XHTUMI-FM XETUX-AM
- El Malacate, Tuxpan, Michoacán, Mexico; Mexico;
- Broadcast area: Michoacán, Edo. de México, Querétaro
- Frequencies: 107.9 MHz 1010 kHz
- Branding: La Voz de la Sierra Oriente

Programming
- Format: Indigenous community radio

Ownership
- Owner: CDI – SRCI

History
- First air date: 12 March 1998
- Call sign meaning: TUxpan MIchoacán

Technical information
- Power: (AM) 5,000 watts (day)
- ERP: (FM) 5,850 watts
- Transmitter coordinates: 19°31′56.7″N 100°28′36.4″W﻿ / ﻿19.532417°N 100.476778°W

Links
- Webcast: XHTUMI-FM
- Website: XHTUMI-FM

= XHTUMI-FM =

SRCI radio station in El Malacate, Tuxpan, Michoacán, Mexico

XHTUMI-FM/XETUX-AM (La Voz de la Sierra Oriente – "The Voice of the Eastern Mountains") is an indigenous community radio station that broadcasts in Spanish, Mazahua and Otomi from El Malacate, municipality of Tuxpan, in the Mexican state of Michoacán.

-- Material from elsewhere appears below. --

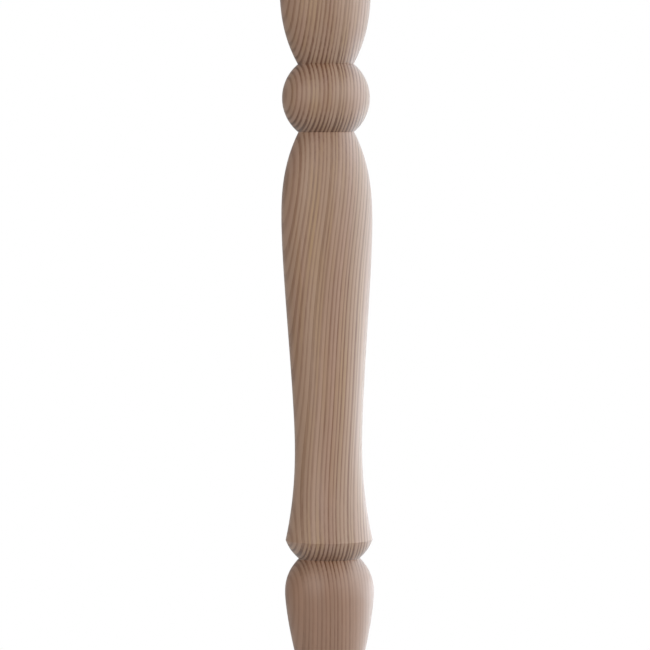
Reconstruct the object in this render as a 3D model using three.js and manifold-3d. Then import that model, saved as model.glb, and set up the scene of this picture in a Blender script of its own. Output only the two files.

It is run by the Cultural Indigenist Broadcasting System (SRCI) of the National Commission for the Development of Indigenous Peoples (CDI).

==History==
XETUMI-AM 1010 came to air on March 12, 1998.

XETUMI was authorized in June 2012 move to FM as XHTUMI-FM 107.9. The AM station was reauthorized under a separate concession as XETUX-AM 1010.